As a reader, you’d say “Wow, that makes NO SENSE. It feels like the author just made the character jump because she needed the magic and it would end the book. Why would the heroine decide to jump when she thought it likely she’d die?”
But would you still have felt the same way if the author had shown you a glimpse of the heroine’s past—a past where she’d been tortured by being confined to small, dark spaces, kept so long her mind threatened to shatter, and when she finally escaped, she’d made a vow to never again let that happen, because if it did, this time her mind WOULD go and that, to her, is a fate worse than death? What if earlier in the book, the heroine had been accidentally locked in a closet and completely lost her mind? What if she’d seen someone she loved have her mind broken, and it was the most horrible thing she’d ever seen? Coupled with all this, the fact that she chose death over breaking—jumping into the pit even though she thought it was likely she’d die—would make sense.
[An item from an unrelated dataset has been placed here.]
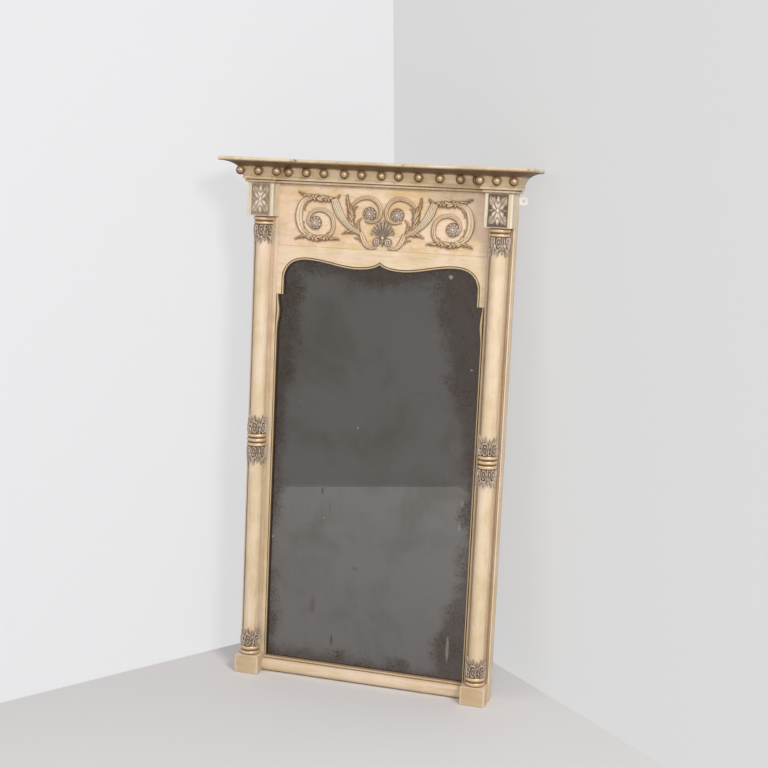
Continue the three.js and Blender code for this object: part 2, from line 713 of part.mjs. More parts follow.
// ---------- Assembly ----------
for (const [label, side] of [['left', -1], ['right', 1]]) {
  const across = (near, far) => [side * near, side * far].sort((a, b) => a - b);
  const pocket = hangingPlate(side, seam);
  const screwHole = screw(side, seam);

  const stile = toSolid(postOf(stileOutline(side), 0, carcassTop));
  addPiece(`${label}_stile`, toGeometry(stile.subtract(pocket).subtract(screwHole)), creamPaint);
  const edge = toSolid(mouldingOf(edgeSection(), ...across(stileOuterX, outerX)));
  addPiece(`${label}_edge_moulding`, toGeometry(edge.subtract(pocket)), creamPaint);
  const slip = side > 0 ? slipOutline() : mirrored(slipOutline());
  addPiece(`${label}_sight_slip`, boardOf(slip, -slipProud, lipThickness), dullGilt);
  addPiece(`${label}_glazing_strip`, block(across(glassEdgeX - glazingStripWidth, glassEdgeX),
    [glassBack + seam, railBack], [glassBottom, glassTop]), rawPine);

  addPiece(`${label}_base_block`, block(across(columnX - baseBlockWidth / 2,
    columnX + baseBlockWidth / 2), [-baseBlockDepth, -seam], [0, baseBlockHeight]), creamPaint);
  addPiece(`${label}_column`, column(side), creamPaint);
  addPiece(`${label}_base_leaves`, leafCollar(side, baseRingTop + seam, 1), agedCarving);
  addPiece(`${label}_mid_lower_leaves`, leafCollar(side, midRingBottom - seam, -1), agedCarving);
  addPiece(`${label}_mid_upper_leaves`, leafCollar(side, midRingTop + seam, 1), agedCarving);
  addPiece(`${label}_capital_leaves`, leafCollar(side, neckBottom - seam, -1), agedCarving);

  addPiece(`${label}_die_block`, block(across(dieInnerX, dieInnerX + dieWidth),
    [-dieDepth, -seam], [dieBottom, dieTop]), creamPaint);
  addPiece(`${label}_die_ornament`, dieOrnament(side), agedCarving);
  addPiece(`${label}_cornice_cove`, toGeometry(blockCove(side, 0)), creamPaint);
  const seat = blockCove(side, seam);
  blockBallPlaces(side).forEach((place, i) => addBall(`${label}_cornice_ball_${i + 1}`, place, seat));
  addPiece(`${label}_scrollwork`, scrollwork(side), agedCarving);

  const plate = hangingPlate(side, 0).subtract(eyeHole(side)).subtract(screwHole);
  addPiece(`${label}_hanging_plate`, toGeometry(plate), whitePaint);
  addPiece(`${label}_plate_screw`, toGeometry(screw(side, 0)), ironWork);
}

addPiece('frieze_board', block([-stileInnerX + seam, stileInnerX - seam], [0, lipThickness],
  [friezeBottom, carcassTop]), creamPaint);
addPiece('arch_panel', archPanel(), creamPaint);
addPiece('arch_bead', archBead(), dullGilt);
addPiece('bottom_rail', toGeometry(bottomRail()), creamPaint);
addPiece('top_rail', block([-glassEdgeX, glassEdgeX], [glassFront, railBack],
  [topRailBottom, carcassTop]), rawPine);
addPiece('mirror_plate', block([-glassEdgeX, glassEdgeX], [glassFront, glassBack],
  [glassBottom, glassTop]), oldMirror);
addPiece('backboard_left', block([-glassEdgeX, -plankGap / 2], [plankFront, frameDepth],
  [bottomRailLift, carcassTop]), rawPine);
addPiece('backboard_right', block([plankGap / 2, glassEdgeX], [plankFront, frameDepth],
  [bottomRailLift, carcassTop]), rawPine);

addPiece('centre_cornice_cove', toGeometry(centreCove(0)), creamPaint);
const centreSeat = joinAll([centreCove(seam), blockCove(-1, seam), blockCove(1, seam)]);
centreBallPlaces().forEach((place, i) => addBall(`centre_cornice_ball_${i + 1}`, place, centreSeat));
addPiece('cornice_board', corniceBoard(), creamPaint);
addPiece('anthemion', toGeometry(anthemion()), agedCarving);

// The origin sits under the middle of the whole depth, from the cornice's front to the back.
mirror.position.y = (dieDepth + boardOverhangFront - frameDepth) / 2;
mirror.updateMatrixWorld(true);

export default mirror;
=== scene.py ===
import math

import bpy
import numpy as np
from mathutils import Matrix, Vector


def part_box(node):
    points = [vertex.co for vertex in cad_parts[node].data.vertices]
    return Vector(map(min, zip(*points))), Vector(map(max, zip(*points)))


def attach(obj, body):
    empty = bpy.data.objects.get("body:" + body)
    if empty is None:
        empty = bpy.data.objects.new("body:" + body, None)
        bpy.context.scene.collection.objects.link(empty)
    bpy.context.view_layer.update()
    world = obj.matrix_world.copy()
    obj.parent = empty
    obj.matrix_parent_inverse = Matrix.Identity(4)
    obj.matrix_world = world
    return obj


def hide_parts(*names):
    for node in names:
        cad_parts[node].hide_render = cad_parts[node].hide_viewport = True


# Looks of the tall pier mirror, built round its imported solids.
# Sizes are in millimetres, with y = 0 on the face of the flat boards, as in the part's source.
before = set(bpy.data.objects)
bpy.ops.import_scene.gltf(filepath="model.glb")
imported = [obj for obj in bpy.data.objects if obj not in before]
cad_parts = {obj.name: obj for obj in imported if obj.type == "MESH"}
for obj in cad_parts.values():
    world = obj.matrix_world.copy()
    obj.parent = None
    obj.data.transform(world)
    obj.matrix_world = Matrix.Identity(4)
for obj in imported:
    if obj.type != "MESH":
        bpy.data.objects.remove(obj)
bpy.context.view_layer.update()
scene = bpy.context.scene
toMetres = 0.001
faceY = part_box("frieze_board")[0].y / toMetres
seam = 0.3


def extent(node):
    # lowest and highest corner of a solid, in millimetres from the boards' face
    lo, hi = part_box(node)
    shift = np.array([0, faceY, 0])
    return np.array(lo) / toMetres - shift, np.array(hi) / toMetres - shift


stileLow, stileHigh = extent("right_stile")
dieLow, dieHigh = extent("right_die_block")
baseLow, baseHigh = extent("right_base_block")
boardLow, boardHigh = extent("cornice_board")
friezeLow, friezeHigh = extent("frieze_board")
slipLow, slipHigh = extent("right_sight_slip")
railLow, railHigh = extent("bottom_rail")
edgeLow, edgeHigh = extent("right_edge_moulding")
plateLow, plateHigh = extent("right_hanging_plate")
columnX = (baseLow[0] + baseHigh[0]) / 2
backY = stileHigh[1]


# ---- meshes ----

def loft(rings, relief, closed=False):
    # rings[i, j]: closed loop i, point j; a quad joins each pair of points on neighbouring loops,
    # and the first and last loop are capped unless the loops close on themselves
    rings = np.asarray(rings, float)
    rows, around = rings.shape[:2]
    index = np.arange(rows * around).reshape(rows, around)
    above = np.roll(index, -1, axis=0) if closed else index[1:]
    below = index if closed else index[:-1]
    quads = np.stack([below, np.roll(below, -1, 1), np.roll(above, -1, 1), above], -1).reshape(-1, 4)
    caps = [] if closed else [index[0][::-1], index[-1]]
    amount = np.broadcast_to(relief, (rows, around))
    return outward(rings.reshape(-1, 3), quads, caps, amount.reshape(-1))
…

If this is all a part of the characters past, what is actually shown during the course of the book would be the difference between a read that is compelling and makes sense, and one that feels flat and full of plotholes.
Every single choice a character makes needs to make sense. Not just to the character, but to the reader too. And to do that, motivations need to be established on the page, and not just in the author’s head.
Did you read the whole thing?
If yes I’m both shocked and awed! Hopefully your head remained firmly on your shoulders during this escapade, and did not do any of the exploding stuff we covered last time. I also hope you found SOME kind of enjoyment in this–but if you didn’t… I’m SORRY that I subjected you to the horrors that is editing!